2

I hope someone can help me, I have been stuck in this for a while although it does not seem so difficult to solve.

I am having some problems to copy and paste values from a data frame to another, within a loop of data frame creation.

I am using string values because I have to create many data frames. The problem occur in the last line set(get(paste0(letters[i],"_id")), j = 1L, value = Values_df[,i]) it is copying and pasting the last column Values_df[C] to the first column of A_id and B_id. What I want instead would be the respective values of their columns in the data frame Values_df copied to the first columns of the "id" data frames.

Toy example:

rm(list = ls())
farms<-c("farm1","farm2","farm3","farm4")
qys<-expand.grid(c("Q1","Q2","Q3","Q4"),sprintf("Y%s", seq(1:10)))
qys<-paste(qys$Var2,qys$Var1)
basedata<-data.frame(matrix(NA,nrow=length(farms),ncol=length(qys)))
row.names(basedata)<-farms
colnames(basedata)<-qys
letters<-c("A","B","C")
Values_df<-data.frame(matrix(rexp(12, rate=.1), ncol=length(letters), nrow=length(farms)))
colnames(Values_df)<-letters
rownames(Values_df)<-farms
library(data.table)
for (i in 1:length(letters)){
  assign(paste0(letters[i],"_id"),basedata)
  set(get(paste0(letters[i],"_id")), j = 1L, value = Values_df[,i]) #PROBLEM
}

The desired output is:

A_id[,1]<-Values_df[,1]
B_id[,1]<-Values_df[,2]
C_id[,1]<-Values_df[,3]

but I am getting:

A_id[,1]<-Values_df[,3]
B_id[,1]<-Values_df[,3]
C_id[,1]<-Values_df[,3]
understorey
  • 124
  • 1
  • 10
  • 2
    i'm not clear on your desired output. anyway, cluttering your namespace with loads of tiny tables is probably the wrong way to do this. more natural to me is to stack all of the data into one long data set and keep one column tracking which `id` – MichaelChirico Jun 29 '18 at 10:29
  • I just edit the question with the desired output and what I am getting with my code.
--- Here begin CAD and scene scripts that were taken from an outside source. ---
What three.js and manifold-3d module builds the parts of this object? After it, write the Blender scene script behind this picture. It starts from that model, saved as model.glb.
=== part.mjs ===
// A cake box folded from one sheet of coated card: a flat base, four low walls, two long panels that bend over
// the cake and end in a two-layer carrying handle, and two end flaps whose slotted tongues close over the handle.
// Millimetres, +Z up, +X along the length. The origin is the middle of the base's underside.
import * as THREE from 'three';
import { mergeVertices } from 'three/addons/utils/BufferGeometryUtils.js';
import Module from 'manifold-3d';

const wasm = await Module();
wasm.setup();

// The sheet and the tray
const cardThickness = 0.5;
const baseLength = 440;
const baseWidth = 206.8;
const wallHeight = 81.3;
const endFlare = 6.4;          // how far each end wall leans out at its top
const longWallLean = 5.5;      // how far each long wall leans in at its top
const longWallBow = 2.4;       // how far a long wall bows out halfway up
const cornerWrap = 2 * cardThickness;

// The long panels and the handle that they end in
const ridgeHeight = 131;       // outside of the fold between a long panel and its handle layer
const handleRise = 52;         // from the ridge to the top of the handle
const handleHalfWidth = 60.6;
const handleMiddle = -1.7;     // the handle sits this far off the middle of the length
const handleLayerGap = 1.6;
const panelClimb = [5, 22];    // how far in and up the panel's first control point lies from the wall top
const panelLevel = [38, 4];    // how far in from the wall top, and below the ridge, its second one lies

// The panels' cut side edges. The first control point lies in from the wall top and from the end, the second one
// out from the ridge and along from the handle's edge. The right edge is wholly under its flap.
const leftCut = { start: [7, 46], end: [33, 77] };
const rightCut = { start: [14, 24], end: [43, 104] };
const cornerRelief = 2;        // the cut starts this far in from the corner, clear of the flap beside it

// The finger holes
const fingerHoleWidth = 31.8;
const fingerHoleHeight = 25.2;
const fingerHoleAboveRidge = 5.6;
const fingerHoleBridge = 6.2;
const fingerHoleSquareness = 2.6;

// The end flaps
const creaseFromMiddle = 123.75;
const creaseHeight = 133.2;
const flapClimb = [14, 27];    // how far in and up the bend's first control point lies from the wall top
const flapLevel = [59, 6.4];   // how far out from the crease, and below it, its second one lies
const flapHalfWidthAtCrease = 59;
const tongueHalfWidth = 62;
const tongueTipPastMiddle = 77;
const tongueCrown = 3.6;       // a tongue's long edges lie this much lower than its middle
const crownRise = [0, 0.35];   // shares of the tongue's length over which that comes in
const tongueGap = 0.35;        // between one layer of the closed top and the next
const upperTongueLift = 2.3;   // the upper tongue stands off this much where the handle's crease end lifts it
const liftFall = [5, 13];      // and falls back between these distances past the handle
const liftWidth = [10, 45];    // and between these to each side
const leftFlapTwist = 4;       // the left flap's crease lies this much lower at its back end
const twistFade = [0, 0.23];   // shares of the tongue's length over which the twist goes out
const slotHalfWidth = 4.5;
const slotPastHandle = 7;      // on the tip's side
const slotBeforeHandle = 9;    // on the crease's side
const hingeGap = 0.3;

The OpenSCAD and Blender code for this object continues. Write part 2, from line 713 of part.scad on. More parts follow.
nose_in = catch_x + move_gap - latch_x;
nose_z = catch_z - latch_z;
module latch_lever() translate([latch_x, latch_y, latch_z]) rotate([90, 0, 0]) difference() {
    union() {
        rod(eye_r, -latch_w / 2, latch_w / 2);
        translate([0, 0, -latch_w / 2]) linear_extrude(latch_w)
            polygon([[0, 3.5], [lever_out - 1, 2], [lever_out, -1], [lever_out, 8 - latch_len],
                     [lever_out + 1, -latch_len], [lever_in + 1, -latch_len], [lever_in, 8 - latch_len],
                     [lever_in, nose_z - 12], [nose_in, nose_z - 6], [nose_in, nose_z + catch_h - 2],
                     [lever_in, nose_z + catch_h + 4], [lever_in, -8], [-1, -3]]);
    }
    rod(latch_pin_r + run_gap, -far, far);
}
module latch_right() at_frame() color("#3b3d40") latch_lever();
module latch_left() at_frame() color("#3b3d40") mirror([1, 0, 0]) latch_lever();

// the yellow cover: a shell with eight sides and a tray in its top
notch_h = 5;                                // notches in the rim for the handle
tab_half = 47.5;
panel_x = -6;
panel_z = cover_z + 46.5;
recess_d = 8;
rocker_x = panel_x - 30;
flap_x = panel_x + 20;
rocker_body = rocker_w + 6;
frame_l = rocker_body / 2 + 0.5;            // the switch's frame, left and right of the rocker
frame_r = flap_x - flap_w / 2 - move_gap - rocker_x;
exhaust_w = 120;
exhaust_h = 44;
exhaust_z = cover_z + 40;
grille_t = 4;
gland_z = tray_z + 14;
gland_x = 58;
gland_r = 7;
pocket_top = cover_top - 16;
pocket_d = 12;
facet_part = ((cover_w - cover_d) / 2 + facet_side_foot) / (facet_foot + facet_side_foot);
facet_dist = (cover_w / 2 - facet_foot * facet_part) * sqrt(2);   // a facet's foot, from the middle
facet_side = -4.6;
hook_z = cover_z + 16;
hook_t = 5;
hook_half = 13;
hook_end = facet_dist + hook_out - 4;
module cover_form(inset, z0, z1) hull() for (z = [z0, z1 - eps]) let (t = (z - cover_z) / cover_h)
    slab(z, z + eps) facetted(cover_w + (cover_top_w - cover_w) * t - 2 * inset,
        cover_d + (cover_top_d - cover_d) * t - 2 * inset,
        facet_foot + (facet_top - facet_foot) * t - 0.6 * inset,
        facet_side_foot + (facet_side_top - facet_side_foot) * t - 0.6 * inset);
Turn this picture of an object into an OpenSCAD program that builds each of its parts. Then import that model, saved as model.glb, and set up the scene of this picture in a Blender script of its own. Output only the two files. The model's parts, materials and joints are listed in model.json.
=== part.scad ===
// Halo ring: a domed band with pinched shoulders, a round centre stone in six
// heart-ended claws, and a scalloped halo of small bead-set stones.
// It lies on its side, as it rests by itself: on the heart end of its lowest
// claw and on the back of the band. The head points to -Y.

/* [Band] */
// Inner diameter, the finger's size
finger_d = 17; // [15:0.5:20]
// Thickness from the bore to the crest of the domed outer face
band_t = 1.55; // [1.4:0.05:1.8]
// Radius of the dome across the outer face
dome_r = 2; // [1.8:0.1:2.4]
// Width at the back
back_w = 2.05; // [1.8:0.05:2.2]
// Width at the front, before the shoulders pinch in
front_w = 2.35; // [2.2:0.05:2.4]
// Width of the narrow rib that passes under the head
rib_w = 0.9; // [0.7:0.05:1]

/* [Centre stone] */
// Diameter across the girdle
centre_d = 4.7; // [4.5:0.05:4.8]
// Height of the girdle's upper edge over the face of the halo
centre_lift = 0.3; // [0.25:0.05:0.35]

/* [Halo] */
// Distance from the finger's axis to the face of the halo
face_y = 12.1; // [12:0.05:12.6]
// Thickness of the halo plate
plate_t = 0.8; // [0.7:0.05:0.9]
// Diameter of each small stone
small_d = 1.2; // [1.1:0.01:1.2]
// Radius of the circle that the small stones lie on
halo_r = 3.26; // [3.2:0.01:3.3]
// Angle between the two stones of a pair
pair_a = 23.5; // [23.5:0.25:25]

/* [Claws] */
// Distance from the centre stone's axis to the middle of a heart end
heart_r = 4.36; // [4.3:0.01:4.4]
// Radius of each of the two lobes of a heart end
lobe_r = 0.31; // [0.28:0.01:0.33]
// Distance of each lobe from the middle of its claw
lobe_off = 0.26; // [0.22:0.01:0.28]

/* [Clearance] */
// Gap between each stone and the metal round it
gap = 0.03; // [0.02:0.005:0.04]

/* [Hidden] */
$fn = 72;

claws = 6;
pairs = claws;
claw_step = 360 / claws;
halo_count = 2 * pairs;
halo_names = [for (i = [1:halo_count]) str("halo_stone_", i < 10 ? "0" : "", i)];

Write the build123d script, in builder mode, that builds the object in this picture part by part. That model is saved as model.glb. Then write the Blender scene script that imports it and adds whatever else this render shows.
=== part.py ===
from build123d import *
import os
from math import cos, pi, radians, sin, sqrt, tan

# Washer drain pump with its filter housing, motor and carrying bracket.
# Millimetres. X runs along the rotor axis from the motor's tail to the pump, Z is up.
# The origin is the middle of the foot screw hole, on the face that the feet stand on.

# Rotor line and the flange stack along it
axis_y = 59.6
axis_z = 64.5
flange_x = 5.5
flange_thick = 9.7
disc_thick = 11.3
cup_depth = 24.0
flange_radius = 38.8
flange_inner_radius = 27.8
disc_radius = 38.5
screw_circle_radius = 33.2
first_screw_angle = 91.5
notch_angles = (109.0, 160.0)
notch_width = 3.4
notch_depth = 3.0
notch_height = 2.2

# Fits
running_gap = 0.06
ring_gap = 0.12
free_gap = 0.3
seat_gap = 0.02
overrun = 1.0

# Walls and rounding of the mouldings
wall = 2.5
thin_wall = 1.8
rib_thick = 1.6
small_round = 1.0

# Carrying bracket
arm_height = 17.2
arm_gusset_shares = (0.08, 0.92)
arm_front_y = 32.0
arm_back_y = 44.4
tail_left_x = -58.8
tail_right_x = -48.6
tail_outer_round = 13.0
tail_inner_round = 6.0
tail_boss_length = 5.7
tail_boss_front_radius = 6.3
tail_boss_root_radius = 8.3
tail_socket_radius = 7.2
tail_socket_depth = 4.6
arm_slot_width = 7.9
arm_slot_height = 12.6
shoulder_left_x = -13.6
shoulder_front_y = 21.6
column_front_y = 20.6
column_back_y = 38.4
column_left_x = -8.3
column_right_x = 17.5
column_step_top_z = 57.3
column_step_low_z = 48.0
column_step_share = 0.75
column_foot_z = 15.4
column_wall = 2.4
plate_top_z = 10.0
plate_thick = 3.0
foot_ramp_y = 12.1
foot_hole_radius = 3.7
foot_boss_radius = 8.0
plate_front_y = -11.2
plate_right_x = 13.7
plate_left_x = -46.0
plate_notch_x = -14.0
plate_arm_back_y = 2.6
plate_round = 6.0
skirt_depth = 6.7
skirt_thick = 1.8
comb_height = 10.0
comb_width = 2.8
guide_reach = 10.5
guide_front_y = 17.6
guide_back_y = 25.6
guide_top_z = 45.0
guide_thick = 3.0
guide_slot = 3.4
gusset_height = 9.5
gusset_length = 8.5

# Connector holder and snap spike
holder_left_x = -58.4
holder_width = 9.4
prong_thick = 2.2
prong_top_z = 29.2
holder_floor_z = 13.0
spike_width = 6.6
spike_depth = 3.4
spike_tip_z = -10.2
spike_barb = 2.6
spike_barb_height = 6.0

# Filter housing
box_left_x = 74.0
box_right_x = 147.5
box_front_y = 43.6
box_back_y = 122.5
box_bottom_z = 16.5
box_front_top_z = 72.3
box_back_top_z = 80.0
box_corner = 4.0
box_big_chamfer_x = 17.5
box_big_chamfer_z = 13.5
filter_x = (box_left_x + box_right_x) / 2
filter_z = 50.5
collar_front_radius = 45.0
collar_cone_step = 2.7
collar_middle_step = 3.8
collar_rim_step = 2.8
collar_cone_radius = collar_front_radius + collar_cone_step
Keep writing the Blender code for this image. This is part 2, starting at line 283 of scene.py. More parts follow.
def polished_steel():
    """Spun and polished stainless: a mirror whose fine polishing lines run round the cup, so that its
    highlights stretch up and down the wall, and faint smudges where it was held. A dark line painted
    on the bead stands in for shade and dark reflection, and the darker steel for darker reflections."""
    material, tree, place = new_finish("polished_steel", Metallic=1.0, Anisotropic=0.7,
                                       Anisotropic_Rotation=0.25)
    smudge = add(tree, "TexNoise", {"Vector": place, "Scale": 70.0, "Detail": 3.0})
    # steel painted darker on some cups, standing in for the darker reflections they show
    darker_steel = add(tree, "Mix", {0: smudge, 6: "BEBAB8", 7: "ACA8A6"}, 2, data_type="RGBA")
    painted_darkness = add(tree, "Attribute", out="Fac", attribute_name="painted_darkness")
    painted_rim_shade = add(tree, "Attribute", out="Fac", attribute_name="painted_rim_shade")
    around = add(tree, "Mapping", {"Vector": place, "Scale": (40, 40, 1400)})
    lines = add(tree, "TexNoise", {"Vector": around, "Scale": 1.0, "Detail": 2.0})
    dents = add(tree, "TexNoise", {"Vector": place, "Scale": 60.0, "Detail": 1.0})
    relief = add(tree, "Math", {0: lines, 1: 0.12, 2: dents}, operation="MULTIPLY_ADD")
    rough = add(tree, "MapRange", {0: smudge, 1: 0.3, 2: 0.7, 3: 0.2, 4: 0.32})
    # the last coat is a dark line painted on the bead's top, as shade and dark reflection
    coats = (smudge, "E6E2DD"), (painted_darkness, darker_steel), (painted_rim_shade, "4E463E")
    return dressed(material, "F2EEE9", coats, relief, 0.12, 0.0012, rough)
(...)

Thanks for the input. – understorey Jun 29 '18 at 10:37
  • 1
    `letters` is a built-in vector; probably best not to overwrite it (to avoid confusion). Anyway, I agree with Michael; you can/should do something more like `rbindlist(lapply(setNames(1:3, letters[1:3]), function(x) data.table(basedata, keep.rownames = TRUE)[, (2) := Values_df[[x]]]), id="let")` instead of using `assign` and `get`. If you really want to do it your way, using `copy(basedata)` in place of `basedata` should work as Emmanuel answered. – Frank Jun 29 '18 at 14:32

1 Answers1

2

I'm not quite sure why (i suspect assign), but it seems that your data.frame (A_id, B_id...) are linked in are not different, they are just different names pointing to the same object in RAM.

A work around is to use data.table::copy to make a copy in RAM of the object.

for (i in 1:length(letters)){
  assign(paste0(letters[i],"_id"), copy(basedata))
  set(get(paste0(letters[i],"_id")), NULL,j = 1L, value = Values_df[,i]) #PROBLEM
}

NB: It will solve your problem, but as @MichaelChirico said cluttering your namespace with loads of tiny tables is probably the wrong way to do this.

References: As suggested by @○Frank, here is a reference on copy versus reference of data.table objects.

Emmanuel-Lin
  • 1,848
  • 1
  • 16
  • 31